Rebecca Long Bailey has also said that “Labour will also legislate to reduce pay inequality by introducing an Excessive Pay Levy on companies with staff on very high pay.” There is no detail on what the rules will be, but the idea of having wages directly controlled by Jeremy Corbyn is likely to deter inward investment.

What do these ideas have in common?

When New Labour left office, a million people had been thrown on the dole, we’d had the deepest recession since the second world war and government was borrowing more than at any time in our whole peacetime history. In the final year alone, they borrowed £7,900 for every family in Britain.

And that was New Labour.
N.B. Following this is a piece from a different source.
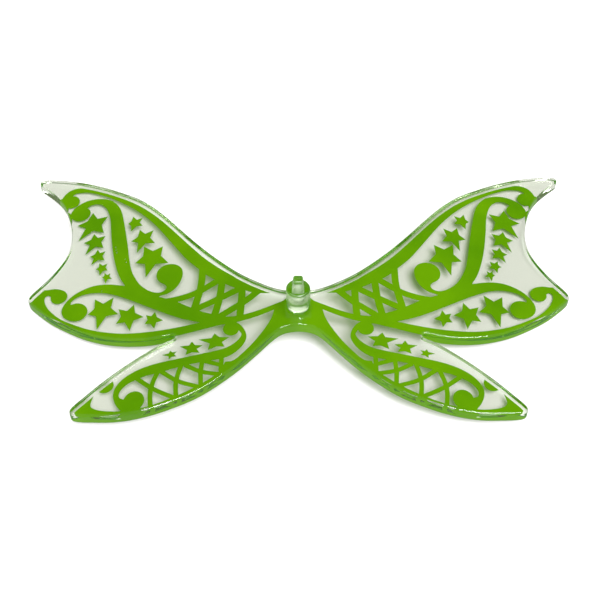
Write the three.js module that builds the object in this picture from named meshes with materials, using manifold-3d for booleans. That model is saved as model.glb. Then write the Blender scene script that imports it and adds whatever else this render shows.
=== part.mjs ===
// Plug-in fairy wings for a fashion doll: one clear moulding, a flat wing plate folded a little along
// its middle with a keyed plug peg on it, and a green ink pattern printed on the face away from the peg.
// Millimetres. +Z is the peg's axis, +X is the span, +Y points to the upper wing tips.
import * as THREE from "three";
import { mergeGeometries, mergeVertices } from "three/addons/utils/BufferGeometryUtils.js";
import Module from "manifold-3d";

const wasm = await Module();
wasm.setup();

// ---- Sizes -----------------------------------------------------------------------------------------

const SPAN = 149.4; // upper tip to upper tip
const HEIGHT = 84.4; // upper tips to the lowest edge of the lower wings
const PLATE_THICKNESS = 3.4;
const EDGE_ROUND = 0.7; // rounding of the plate's top and bottom edges
const TIP_SHARE = 0.9; // of the tightest tip's radius, for the edge's rounding and the ink's margin
const FOLD_ANGLE = 5; // degrees that each wing falls away from the middle fold

const PEG_DIAMETER = 6.1;
const PEG_LENGTH = 8; // from the plate's top face at the fold to the peg's shoulder
const PEG_Y = -2.6; // the peg's axis, on the bridge between the wings
const PEG_CHAMFER = 0.6;
const PEG_FILLET = 0.5;
const KEY_WIDTH = 3.1; // across the span, at its foot
const KEY_DEPTH = 4.1;
const KEY_LENGTH = 3.4;
const KEY_CORNER = 0.6;
const KEY_TOP_ROUND = 0.4;
const KEY_SIDE_TAPER = 0.24; // share of its width that the key loses over its length
const KEY_FACE_TAPER = 0.46; // share of its depth that it loses

const INK_THICKNESS = 0.12;
const INK_CLEARANCE = 0.02; // between the plate's printed face and the ink
const INK_MARGIN = 0.1; // bare flat between the ink and the edge's rounding
const UPPER_BAR_WIDTH = 1.9; // crossed bars of the upper wings
const LOWER_BAR_WIDTH = 1.2; // crossed bars of the lower wings
const STAR_WAIST = 0.5; // a star's inner corners, as a share of its arm

const CHORD_ERROR = 0.04; // how far a traced curve may stray from the true one
const SHORTEST_EDGE = 0.08; // in the outline of the joined scrollwork
const PEG_SIDES = 48;

// ---- Drawing: one wing, from the fold to its tips ------------------------------------------------------
// Points are drawn for a span of 149.4 and a height of 84.4. A third value, 1, marks a sharp corner.

const DRAWN_SPAN = 149.4;
const DRAWN_HEIGHT = 84.4;
const WING_EDGE = [
  // the valley between the upper wings, then the leading edge out to the upper tip
  [0, 3.5], [3, 3.85], [6, 4.85], [10, 7.05], [15, 10.45], [20, 14.85], [25, 19.85], [30, 25.5],
  [35, 31.5], [40, 37], [45, 41.25], [50, 44.15], [55, 46.65], [60, 48.65], [65, 50.15], [70, 51.15],
  [72.6, 51.5], [74, 51.35], [74.7, 50.5], [74.4, 49.4], [73.4, 48.5],
  // the hollow outer edge down to the middle tip
  [70, 45.2], [67, 41.5], [65, 37.5], [63.6, 33], [62.7, 29], [62.5, 26], [62.9, 22], [64.2, 18.2],
  [67, 13.2], [70, 9.2], [71.3, 7.4], [71.7, 6.2], [71.2, 5],
  // the upper wing's lower edge, in to the notch
  [69, 2.7], [65, -0.8], [60, -4.1], [55, -6.8], [50, -8.6], [45, -9.6], [40, -9.9], [36, -9.6],
  [33.2, -9], [31.8, -8.8], [31.2, -9.3], [31.7, -9.9],
  // the lower wing's upper edge out to the lower tip, and its lower edge back to the fold
  [34, -11], [36, -12.2], [40, -15], [45, -19], [50, -23.6], [53, -26.75], [55.2, -29.1], [56, -30.4],
  [55.5, -31.7], [53.6, -32.3], [50, -32.65], [45, -32.9], [40, -32.4], [35, -31.2], [30, -29.4],
  [25, -27.1], [20, -23.7], [15, -19.5], [10, -14.4], [6.8, -10.9], [4.4, -8.9], [2.4, -8.25], [0, -8.1],
];

// Bands of the scrollwork. Some run past the edge, where the bare margin trims them.
const MAIN_BAND = [
  [0, 2.9, 1], [3, 2], [6, 0.75], [10, -0.9], [14, -2.1], [18.4, -2.5], [22.4, -1.3], [26, 0.2],
  [29, 1.9], [32, 3.7], [36, 5.4], [41, 7.6], [46.2, 10.2, 1], [49.5, 10.9], [52.5, 11.1], [55, 10.7],
  [57.5, 9.6], [59.7, 8], [61.3, 6], [62.2, 4], [62.3, 2.3], [61.6, 0.7], [60.3, -0.4],
  [58.4, -1], [56.6, -0.5], [55.6, 0.8], [55.4, 2.4], [56, 3.8], [57.2, 4.8], [58.8, 5.1],
  [60.1, 4.7, 1], [60.2, 5.5], [59.3, 6.7], [57.6, 7.7], [55.2, 8.3], [52.5, 8.25], [50, 7.7],
  [47.5, 6.7], [45, 5.5], [40, 2.8], [35, 0.1], [30, -2.3], [25.2, -3.9, 1], [20, -5], [15, -4.3],
  [10, -2.75], [6.15, -1.05, 1], [0, -1.05, 1],
];
const LEADING_BAND = [
  [6.1, 4.5, 1], [10, 6.3], [15, 9.7], [20, 13.5], [25, 18.1], [30, 23.9], [35, 30], [40, 35.6],
  [45, 40], [50, 43.3], [55, 46], [60, 48], [63.3, 48.6], [65.7, 47.7], [67.1, 45.9], [67.6, 43.8],
  [66.9, 42], [65.4, 40.9], [63.9, 40.9], [62.7, 41.8], [62.3, 43.2], [62.8, 44.6], [63.7, 45.4],
  [64.7, 45.6, 1], [63.8, 46.5], [62, 46.75], [60, 46.6], [55, 44.6], [50, 41.6], [45, 37.7],
  [40, 32.4], [35, 25.4], [30, 18.3], [26.5, 14.5, 1], [24.4, 12.3], [22, 10.4], [19.2, 8.7],
  [16.7, 7.2], [13.7, 6], [12, 5.2], [9.8, 4.8, 1],
];
const S_BAND = [
  [46.2, 10.2], [47.4, 12.4], [48.6, 15.2], [50, 19.8], [51.1, 25], [51.9, 30], [52.6, 35],
  [53.2, 37.3], [54.1, 39.5], [55.4, 41], [57, 41.7], [58.6, 41.4], [59.9, 40.4, 1], [59, 39.6],
  [58.65, 38.2], [59.2, 36.6], [60.6, 35.5], [62.3, 35.5], [63.7, 36.5], [64.25, 38.2], [63.6, 40.2],
  [62.1, 41.9], [60.2, 43.1], [58, 43.7], [55.5, 43.6], [53.2, 42.8], [51.3, 41], [49.9, 38.5],
  [48.9, 35], [47.8, 30], [46.8, 25], [45.9, 20], [44.8, 15.4], [43.6, 12.7], [42.2, 10.4],
  [40.4, 8.6], [38.4, 7.4], [36.6, 7.1], [35.3, 7.8], [34.9, 8.9], [35.5, 9.9], [36.7, 10.7],
  [37.6, 11.9], [37.9, 13.4], [37.6, 14.9], [36.6, 16.2], [35.2, 16.9], [33.6, 16.9], [32.1, 16.2],
  [31.1, 14.9], [30.8, 13.3], [31, 11.4], [31.8, 9.3], [33.1, 7.6], [34.6, 6.5], [36.3, 6, 1],
  [38.5, 4.5], [43, 5], [46.2, 7.5],
];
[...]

Imaging what the country would look like after Corbyn and McDonnell.

Where Corbyn’s ideas really differ from previous Labour leaders is that he doesn’t really believe in the rule of law. Your house, your business, your savings: all these things don’t really belong to you, in Corbyn’s eyes: you have them only as long as the government suffers you to have them, and they can be retrospectively taken away if he sees fit. In the week Robert Mugabe died, we’ve seen underlined just how important the rule of law is. But under Corbynomics, it would be the first casualty.